_To be done_.
Among the lines below, how many carry the string "parts"? Reply with a number and nothing else.

┌──

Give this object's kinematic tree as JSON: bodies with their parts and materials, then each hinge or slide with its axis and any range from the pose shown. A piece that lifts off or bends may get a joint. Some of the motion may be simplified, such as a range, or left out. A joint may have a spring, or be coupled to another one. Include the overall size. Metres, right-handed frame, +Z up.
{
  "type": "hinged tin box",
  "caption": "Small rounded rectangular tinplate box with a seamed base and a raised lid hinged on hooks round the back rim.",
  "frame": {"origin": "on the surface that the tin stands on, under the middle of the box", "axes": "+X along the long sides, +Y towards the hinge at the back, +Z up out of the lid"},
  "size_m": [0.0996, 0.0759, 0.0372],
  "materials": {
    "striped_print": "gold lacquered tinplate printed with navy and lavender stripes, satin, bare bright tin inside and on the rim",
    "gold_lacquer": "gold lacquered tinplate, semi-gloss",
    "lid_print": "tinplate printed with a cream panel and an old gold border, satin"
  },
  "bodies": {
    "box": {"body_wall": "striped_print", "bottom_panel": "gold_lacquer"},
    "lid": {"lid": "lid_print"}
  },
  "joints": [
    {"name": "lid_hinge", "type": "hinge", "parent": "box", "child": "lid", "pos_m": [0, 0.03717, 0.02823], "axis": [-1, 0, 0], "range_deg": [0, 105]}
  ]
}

└──
┌──

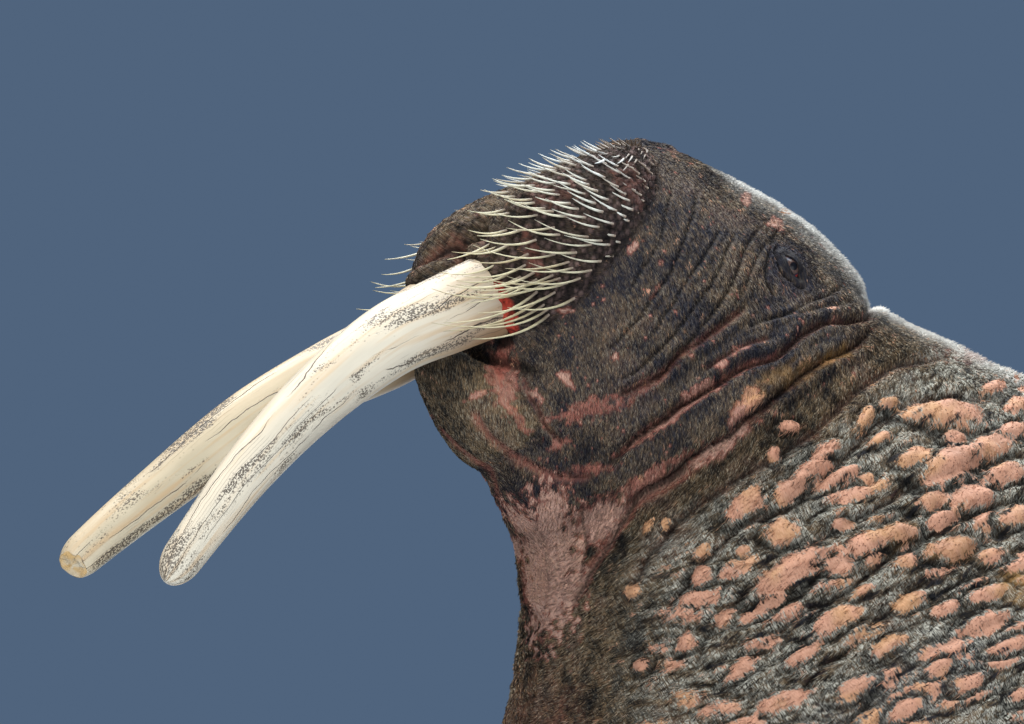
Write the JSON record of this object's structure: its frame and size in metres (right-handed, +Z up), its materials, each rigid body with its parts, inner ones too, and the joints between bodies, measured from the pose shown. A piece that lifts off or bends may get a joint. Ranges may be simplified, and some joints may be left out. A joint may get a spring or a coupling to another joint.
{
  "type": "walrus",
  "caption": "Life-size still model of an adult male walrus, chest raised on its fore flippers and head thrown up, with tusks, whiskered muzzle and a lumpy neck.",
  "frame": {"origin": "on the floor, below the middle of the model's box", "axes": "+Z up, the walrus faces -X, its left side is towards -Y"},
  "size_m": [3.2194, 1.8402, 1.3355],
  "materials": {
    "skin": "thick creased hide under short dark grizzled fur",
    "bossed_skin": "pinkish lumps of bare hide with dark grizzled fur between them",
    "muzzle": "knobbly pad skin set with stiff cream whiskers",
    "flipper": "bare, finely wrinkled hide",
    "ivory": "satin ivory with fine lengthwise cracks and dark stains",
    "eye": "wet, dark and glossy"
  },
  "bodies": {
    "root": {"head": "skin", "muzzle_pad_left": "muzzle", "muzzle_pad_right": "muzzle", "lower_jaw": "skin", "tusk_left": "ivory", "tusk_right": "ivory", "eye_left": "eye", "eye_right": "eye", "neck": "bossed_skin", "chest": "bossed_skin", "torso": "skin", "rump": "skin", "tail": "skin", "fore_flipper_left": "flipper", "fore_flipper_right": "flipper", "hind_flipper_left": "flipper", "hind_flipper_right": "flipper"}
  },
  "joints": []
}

└──

_The solution_.
2